Crede che la potenza contenuta in un’opera d’arte o in un’idea sia sufficiente a infrangere il muro della censura o del disinteresse? Viene in mente la recente pubblicazione del libro di Guido Morselli, “Il Comunista” scritto nel ’76, ma trascurato per anni dagli editori.
Guido Morselli è la dimostrazione che un’idea forte può riuscire a prevalere. La sua opera è riuscita a sopravvivere alla morte dell’autore e si è diffusa. Ai suoi tempi la censura era sì di stampo molto più ideologico che non oggi. Ma è inevitabile che anche oggi moltissime opere preziose si perdano e ciò dipende dal fatto che non trovano la possibilità di venire fuori in questo affollarsi di parole. Non è solo colpa del web. La dispersione di contenuti di cui parlavo prima riflette il vuoto culturale relativista dei nostri tempi. Mai come oggi, epoca di enorme appiattimento culturale, bisogna invocare le muse protettrici delle arti.
Quali sono secondo lei le cause che hanno portato a ciò che lei chiama appiattimento culturale?

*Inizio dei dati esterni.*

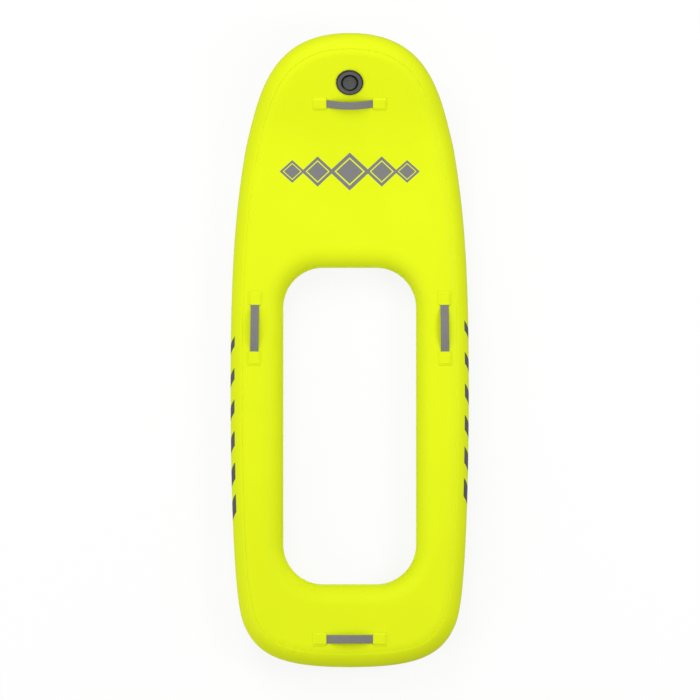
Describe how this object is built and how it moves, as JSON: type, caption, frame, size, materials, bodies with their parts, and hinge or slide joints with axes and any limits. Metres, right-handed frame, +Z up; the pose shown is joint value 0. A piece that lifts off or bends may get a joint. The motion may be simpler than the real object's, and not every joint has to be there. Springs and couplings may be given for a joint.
{
  "type": "inflatable board collar",
  "caption": "Inflatable lime-yellow drop-stitch board with a rounded oblong cut-out for a rigid hull, a rolled-up nose, a screw-capped valve and webbing handles.",
  "frame": {"origin": "middle of the board's plan on the ground under its flat hull skin", "axes": "+X to starboard, +Y to the nose, +Z up out of the deck"},
  "size_m": [0.6768, 1.7997, 0.2507],
  "materials": {
    "coated_fabric": "satin PVC-coated drop-stitch fabric, lime yellow",
    "patch_fabric": "satin PVC-coated fabric patches, lime yellow",
    "webbing": "grey woven polyester webbing",
    "yarn": "white polyester yarn",
    "valve_plastic": "dark grey moulded plastic",
    "cap_plastic": "dark grey moulded plastic",
    "seal_rubber": "black rubber",
    "spring_steel": "stainless spring wire"
  },
  "bodies": {
    "board": {"deck_skin_tail": "coated_fabric", "deck_skin_port_quarter": "coated_fabric", "deck_skin_starboard_quarter": "coated_fabric", "deck_skin_port": "coated_fabric", "deck_skin_starboard": "coated_fabric", "deck_skin_port_shoulder": "coated_fabric", "deck_skin_starboard_shoulder": "coated_fabric", "deck_skin_fore": "coated_fabric", "deck_skin_bend": "coated_fabric", "deck_skin_nose": "coated_fabric", "hull_skin_tail": "coated_fabric", "hull_skin_port_quarter": "coated_fabric", "hull_skin_starboard_quarter": "coated_fabric", "hull_skin_port": "coated_fabric", "hull_skin_starboard": "coated_fabric", "hull_skin_port_shoulder": "coated_fabric", "hull_skin_starboard_shoulder": "coated_fabric", "hull_skin_fore": "coated_fabric", "hull_skin_bend": "coated_fabric", "hull_skin_nose": "coated_fabric", "rail_band_tail": "coated_fabric", "rail_band_port": "coated_fabric", "rail_band_starboard": "coated_fabric", "rail_band_port_bend": "coated_fabric", "rail_band_starboard_bend": "coated_fabric", "rail_band_nose": "coated_fabric", "cutout_tape": "coated_fabric", "drop_stitch_yarns": "yarn", "nose_handle_strap": "webbing", "tail_handle_strap": "webbing", "starboard_handle_strap": "webbing", "port_handle_strap": "webbing", "nose_handle_patch_port": "patch_fabric", "nose_handle_patch_starboard": "patch_fabric", "tail_handle_patch_port": "patch_fabric", "tail_handle_patch_starboard": "patch_fabric", "starboard_handle_patch_aft": "patch_fabric", "starboard_handle_patch_fore": "patch_fabric", "port_handle_patch_aft": "patch_fabric", "port_handle_patch_fore": "patch_fabric", "valve_flange": "valve_plastic", "valve_gasket": "seal_rubber", "valve_back_nut": "valve_plastic", "valve_insert": "valve_plastic", "valve_spring": "spring_steel"},
    "poppet": {"valve_poppet": "valve_plastic", "valve_poppet_seal": "seal_rubber"},
    "stem": {"valve_stem": "valve_plastic"},
    "cap_carrier": {"valve_cap_seal": "seal_rubber"},
    "cap": {"valve_cap": "cap_plastic"}
  },
  "joints": [
    {"name": "poppet_push", "type": "slide", "parent": "board", "child": "poppet", "axis": [0, -0.4111, 0.9116], "range_m": [-0.006, 0], "stiffness_N_per_m": 300, "springref_m": 0.003, "deforming": ["valve_spring"]},
    {"name": "stem_twist", "type": "hinge", "parent": "poppet", "child": "stem", "pos_m": [0, 0.76012, 0.21142], "axis": [0, -0.4111, 0.9116], "range_deg": [0, 90]},
    {"name": "cap_rise", "type": "slide", "parent": "board", "child": "cap_carrier", "axis": [0, -0.4111, 0.9116], "range_m": [0, 0.008]},
    {"name": "cap_turn", "type": "hinge", "parent": "cap_carrier", "child": "cap", "pos_m": [0, 0.76012, 0.21142], "axis": [0, -0.4111, 0.9116], "range_deg": [0, 720]}
  ],
  "couplings": [
    {"joint": "cap_rise", "follows": "cap_turn", "m_per_rad": 0.0006366}
  ]
}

Ne vedo solo una: è un’orrenda metastasi della democrazia. Il fraintendimento del principio democratico il quale ha reso possibile che chiunque, anche se non qualificato a farlo, possa dire la sua su qualsiasi cosa. Questo ha portato all’odierno clima relativista. Se Carmelo Bene fosse ancora vivo direbbe senz’altro che l’attuale panorama culturale è “condominiale”.